Lors même que le danger d’une forte dépréciation de l’argent ne serait pas nettement visible à l’horizon, il serait encore fort désirable que des mesures fussent prises pour restreindre la masse de numéraire que retient la France ; car, si 1,500 millions devaient suffire à l’accomplissement de toutes nos transactions, les 1,500 millions de surplus sont pour le pays un placement stérile. Ils n’ajoutent rien à la richesse de la France, pas plus que s’ils étaient, à cent pieds sous terre ou au fond de la mer. Remplacez ces 1,500 millions d’écus par des machines perfectionnées pour les manufactures, ou par de bons outils agricoles, et l’impulsion nouvelle qu’en recevra la richesse publique sera admirable. Dans un temps où il y a tant de mains intelligentes pour utiliser tout capital disponible, il y a une sorte de sacrilège à laisser ainsi improductive une somme de cette importance.

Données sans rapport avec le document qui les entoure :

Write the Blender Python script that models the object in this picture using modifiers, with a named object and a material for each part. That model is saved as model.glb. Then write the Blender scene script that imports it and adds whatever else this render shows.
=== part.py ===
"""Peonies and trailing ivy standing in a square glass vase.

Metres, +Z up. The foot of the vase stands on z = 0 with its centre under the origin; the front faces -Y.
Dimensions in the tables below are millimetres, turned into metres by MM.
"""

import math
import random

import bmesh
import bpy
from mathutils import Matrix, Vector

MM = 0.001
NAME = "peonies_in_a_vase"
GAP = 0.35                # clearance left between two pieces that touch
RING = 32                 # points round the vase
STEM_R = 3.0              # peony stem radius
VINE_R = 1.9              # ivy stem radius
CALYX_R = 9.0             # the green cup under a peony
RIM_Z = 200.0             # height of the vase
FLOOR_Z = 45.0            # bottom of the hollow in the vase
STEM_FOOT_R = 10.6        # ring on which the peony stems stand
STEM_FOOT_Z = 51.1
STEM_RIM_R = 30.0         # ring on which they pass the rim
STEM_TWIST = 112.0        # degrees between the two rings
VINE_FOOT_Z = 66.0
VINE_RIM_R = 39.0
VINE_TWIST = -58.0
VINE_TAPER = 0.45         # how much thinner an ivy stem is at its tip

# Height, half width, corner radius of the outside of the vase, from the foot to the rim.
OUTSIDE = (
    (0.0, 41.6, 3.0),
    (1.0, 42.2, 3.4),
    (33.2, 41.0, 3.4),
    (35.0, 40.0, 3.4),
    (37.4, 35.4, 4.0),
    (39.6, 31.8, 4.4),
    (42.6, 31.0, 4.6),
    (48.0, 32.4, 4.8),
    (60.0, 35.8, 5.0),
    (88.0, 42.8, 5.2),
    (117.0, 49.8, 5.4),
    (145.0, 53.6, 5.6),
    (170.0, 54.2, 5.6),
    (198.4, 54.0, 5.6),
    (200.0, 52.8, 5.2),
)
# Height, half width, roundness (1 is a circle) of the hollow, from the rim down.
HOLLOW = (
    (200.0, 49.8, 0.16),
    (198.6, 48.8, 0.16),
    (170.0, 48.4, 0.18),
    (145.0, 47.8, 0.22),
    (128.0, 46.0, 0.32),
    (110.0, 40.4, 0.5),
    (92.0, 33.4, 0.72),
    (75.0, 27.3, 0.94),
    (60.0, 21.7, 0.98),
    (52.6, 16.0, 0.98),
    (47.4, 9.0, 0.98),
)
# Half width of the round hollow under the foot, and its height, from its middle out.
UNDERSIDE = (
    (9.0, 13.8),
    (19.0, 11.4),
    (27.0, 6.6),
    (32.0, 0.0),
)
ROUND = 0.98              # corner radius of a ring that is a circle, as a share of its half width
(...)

Après des raisons aussi fortes, il y a des motifs moindres pour que les gouvernemens européens, et le gouvernement français plus qu’un autre, portent leur attention sur l’inconvénient d’accumuler chez soi une grande quantité d’argent. Un droit assez élevé est perçu par les gouvernemens américains sur l’exportation de ce métal. En ces temps où, dans les discussions d’économie politique, on parle beaucoup, à tort et à travers souvent, de tribut payé à l’étranger, il nous semble que c’en est un cette fois qui est bien constaté, et il est bon de s’y soustraire autant qu’on le peut.

Comment faire pour restreindre cette masse d’écus qui menace la France d’une perte énorme pour une époque que les événemens peuvent rendre plus ou moins prochaine ? Pour avoir moins de numéraire métallique chez soi, pour se réduire sous ce rapport au nécessaire, il n’y a qu’à imiter, toute différence de situation observée d’ailleurs, ce que font les peuples qui, sans rien compromettre, sont parvenus à s’organiser économiquement sous ce rapport. C’est surtout par des modifications au service des échanges qu’on atteindrait ce but. S’il est des contrées où les billets de banque figurent pour une trop forte part dans le signe représentatif des valeurs, il en est d’autres où on les a beaucoup trop rigoureusement cantonnés ; la France est de ces dernières. Ainsi, à Paris, le minimum des billets de banque est de 500 francs. Anomalie étrange ! on émet dans les départemens des billets de 250 fr., et on croit que la population parisienne n’en peut porter de moins de 500. La circulation des billets est par conséquent fort restreinte. Voilà comment on produit ce résultat singulier, que la Banque de France a ordinairement autant d’espèces en caisse que de billets dans la rue.